May 29, 2008
In addition to calling on member states to provide the necessary support, EU Energy Commissioner Andris Piebalgs is also looking for commitment “on a big scale” from industry itself. Business must see CCS as an opportunity, he said.
Jan Panek, head of unit for Coal and Oil in the Commission‘s Energy and Transport Directorate (DG TREN), pointed to the possibility of “quick money” through a combination of public and private funding sources, whereby member states could use EU ETS auctioning revenues to help with their share of the bill. A double credit scheme under EU ETS is favoured by UK Liberal Democrat MEP Chris Davies, who wants to restrict the time-frame of the scheme and limit the volume of CO2 that could be credited to 2.5% of the EU’s total emissions.
But Italian Green MEP Monica Frassoni argued that the EU “cannot afford” CCS, claiming that the double credit plan would “kill” the EU’s carbon market. Furthermore, CCS funding will divert public funds from renewables, she said.
Mark C. Lewis, the managing director of Global Company Research at Deutsche Bank, believes markets should decide and that ultimately “consumers have to pay”. Lewis also slammed EU policymakers for undermining the EU ETS by over-allocating free emissions permits in the first trading period (2005-2007).
Brussels should leave the markets alone, he said, because they “cannot pretend they know the market”.His comments caused a spirited reaction from Davies, who described the notion that policymakers should not intervene in carbon markets as “tosh”.Energy firms like Shell and E.ON are looking for a greater commitment of funds from public authorities in order to “kick start” CCS.

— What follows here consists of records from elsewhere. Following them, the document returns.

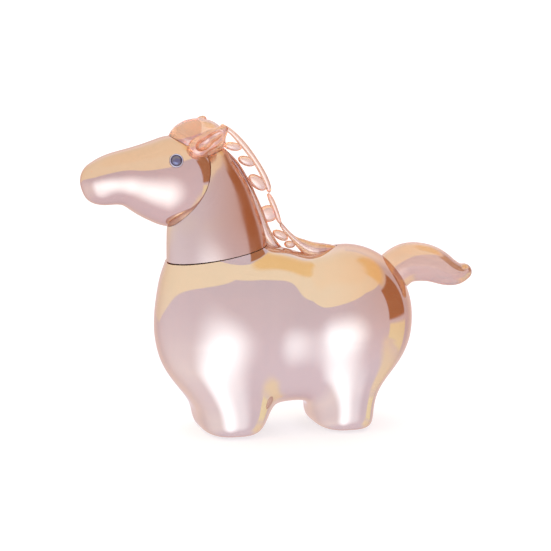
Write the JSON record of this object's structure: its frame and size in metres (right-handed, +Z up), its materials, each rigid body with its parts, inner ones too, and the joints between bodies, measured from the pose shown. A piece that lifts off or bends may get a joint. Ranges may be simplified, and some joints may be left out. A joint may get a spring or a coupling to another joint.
{
  "type": "crystal horse figurine",
  "caption": "Small chubby standing horse of mirror-coated champagne crystal with a clear openwork mane, laid-back ears and a wavy tail.",
  "frame": {"origin": "on the surface the figurine stands on, in the middle of its bounding box", "axes": "+X from the nose towards the tail, +Y to the horse's right, +Z up"},
  "size_m": [0.1049, 0.0384, 0.0815],
  "materials": {
    "coated_crystal": "polished, champagne mirror coat",
    "clear_crystal": "polished, thin champagne coat",
    "eye_stone": "cut and polished, dark",
    "eye_setting": "bright",
    "adhesive": "clear film"
  },
  "bodies": {
    "root": {"body": "coated_crystal", "neck": "coated_crystal", "head": "coated_crystal", "forelock": "clear_crystal", "ear_left": "clear_crystal", "ear_right": "clear_crystal", "mane_base": "clear_crystal", "mane_strand_upper": "clear_crystal", "mane_strand_middle": "clear_crystal", "mane_strand_lower": "clear_crystal", "mane_locks": "clear_crystal", "tail": "clear_crystal", "eye_left": "eye_stone", "eye_right": "eye_stone", "eye_cup_left": "eye_setting", "eye_cup_right": "eye_setting", "neck_bond": "adhesive", "head_bond": "adhesive", "tail_bond": "adhesive"}
  },
  "joints": []
}
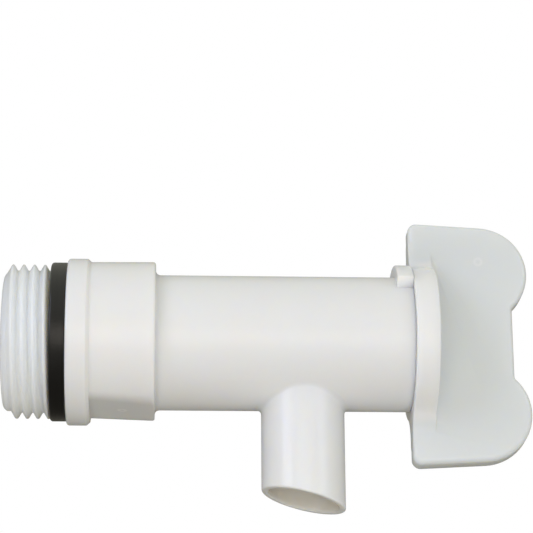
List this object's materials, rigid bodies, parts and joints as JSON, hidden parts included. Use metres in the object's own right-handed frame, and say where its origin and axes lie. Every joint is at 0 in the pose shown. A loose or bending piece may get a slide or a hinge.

Henry Edwardes-Evans, managing editor of Platts Power, an energy markets news service, said the EU’s current CO2 price, which hovers around €25 per tonne, is “not nearly high enough” to drive CCS, citing “underestimation” of CCS costs.Lewis commented that “we would get there” with a CO2 price between 40 and 45 euros per tonne.
Jeff Chapman, the chief executive of the UK Carbon Capture and Storage Association (CCSA), pointed to a “missing incentive for member states to incentivise”. A select group of member states should pay for CCS but could “share the burden” by being allowed to count CCS funding towards their renewable energy targets, he suggested.
Gavin Edwards, head of Climate and Energy at Greenpeace International, voiced firm opposition to CCS, advocating that existing, available technologies like renewable energies and energy efficiency technologies should be “rewarded” instead. In contrast, the WWF‘s EU ETS coordinator Sanjeev Kumar, whose organisation supports CCS, argued at a 27 May Commission workshop that public funds should be used to support the technology since it is a “public good”.